Now, temperatures are checked electronically, and hydrometers confirm that the liquid has reached the desired sugar concentration of 67 percent. At two places we visited, the syrup is drawn off automatically just as it hits the appropriate level.



We had poured hot syrup through simple discs of filter paper to draw off any impurities. Now syrup-makers use accordion-like conglomerations of core, paper and waffle board to collect "sugar sand" and other particulate matter that might have made their way into the brew.
The final product is poured into 30-gallon barrels, from there to be bottled or reserved for sale in bulk. Grading depends on how much light can pass through. Classic light-colored syrup generally gets sold retail for table use. As the sugaring season winds down, sap becomes less ideal and leaves a darker syrup. Much of this will be sold to wholesalers.
It's not hard to make A Day Away out of visiting active sugar operations. They vary in size, of course, from the 4,400 taps set out at Atwood's to the 20,000 (!) harvested at Parker's. (For the record, when we tapped, we had 14!) As a rule of thumb, figure 10 gallons of sap, or a quart of syrup, per tap.
Each place had its idiosyncrasies, making it well worth the effort to visit all the farms we could.
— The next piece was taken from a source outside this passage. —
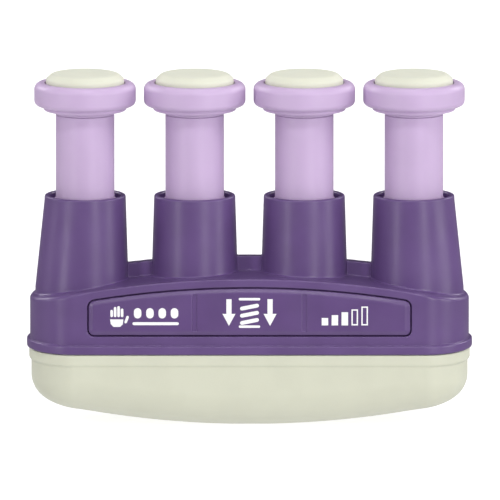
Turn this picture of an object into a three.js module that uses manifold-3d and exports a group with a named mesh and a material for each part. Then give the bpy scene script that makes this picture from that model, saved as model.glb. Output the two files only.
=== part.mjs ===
// Finger exerciser: four spring-loaded finger pistons in one hand-held body.
// Millimetres. +Z is up, the pistons stand in a row along X, and the front is at -Y.
// The origin is the centre of the flat land under the palm bar.

import * as THREE from 'three';
import { mergeVertices } from 'three/addons/utils/BufferGeometryUtils.js';
import Module from 'manifold-3d';

const wasm = await Module();
wasm.setup();

// ---------------------------------------------------------------- driving dimensions

const pistonPitch = 21.9;
const pistonX = [-1.5, -0.5, 0.5, 1.5].map((step) => step * pistonPitch);
const restGap = 0.1;

// Plan view of every body layer: straight front and back, half-ellipse ends.
const straightHalf = 35.05;
const flange = { halfWidth: 44.55, halfDepth: 12.7, bottom: 15, top: 16.8 };
const wall = { halfWidth: 43.9, halfDepth: 12.1 };
const cavity = { halfWidth: 42.3, halfDepth: 10.1 };

const deck = { top: 30.25, radius: 198, thickness: 1.8 };
const web = { height: 2.95, halfThickness: 1.2 };

const tower = {
  top: 45.5,
  topRadius: 8.1,
  footRadius: 8.65,
  footHeight: 28,
  buriedHeight: 22,
  rimRound: 0.4,
  mouthRadius: 7.1,
  mouthDepth: 3,
  boreRadius: 6.45,
  stopHeight: 27,
  stopRadius: 7.6,
  endFlare: 1.3,
  flareMargin: 0.8,
};

const panel = {
  halfWidth: 32.1,
  bottom: 18.9,
  belowDeck: 1.9,
  corner: 1.1,
  gap: 0.25,
  backY: 11.15,
  edgeY: 12.0,
  faceY: 12.45,
  bevel: 0.85,
  recessY: 11.1,
  grooveWidth: 0.5,
  grooveDepth: 0.18,
};

// Palm bar: soft grip outside, hard tray inside, both with the same curved underside.
const bar = {
  halfWidth: 43.65,
  halfDepth: 12.3,
  archRadius: 189.5,
  landHalf: 4,
  endRound: 4.1,
  edgeRound: 7,
  bandHalfWidth: 44.1,
  bandHalfDepth: 12.55,
  bandBottom: 12.5,
};
const gripWall = 1.4;
const trayWall = 1.3;
const trayTop = 14.8;
const tongue = { halfWidth: 41.9, halfDepth: 9.85, wall: 1.1, bottom: 11.8, top: 17 };

const springSeat = { height: 6.6, radius: 5, postRadius: 3, postTop: 14, postChamfer: 1 };
const spring = { meanRadius: 3.9, wireRadius: 0.47, activeTurns: 10, closedPitch: 1.15 };

const screw = {
  x: pistonPitch,
  y: 5.6,
  headRadius: 2,
  headHeight: 1.4,
  headChamfer: 0.5,
  slotLength: 2.2,
  slotWidth: 0.5,
  slotDepth: 0.8,
  shankRadius: 1.1,
  seat: 8.5,
  tip: 20,
  tipLength: 1.5,
  tipRadius: 0.3,
  headGap: 0.3,
  shankGap: 0.2,
  pilotGap: 0.05,
  bossRadius: 2.8,
  trayBossRadius: 3.3,
  bossMeeting: 12,
};
const screwPlaces = [[-1, -1], [1, -1], [-1, 1], [1, 1]].map(([sx, sy]) => [sx * screw.x, sy * screw.y]);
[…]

Brow showed us how he has his sap traverse an ultraviolet light chamber before boiling. One display panel at Parker's related the history of this family farm, whose roots date back to 1889, while another showed the evolution of spiles used for tapping. Atwood taught us the nuts and bolts of vacuum devices, and how they enhance gravity-based systems of tubing.



But there are more similarities than differences. The owners are immensely proud of their product and articulately describe their operations. All showed an interest in advancing technology but retain a healthy respect for the traditions of syrup-making. They all reminded us that, although the collecting and boiling may take up only six to eight weeks, other tasks necessary to a successful crop go year-round.
And they all make a delicious product.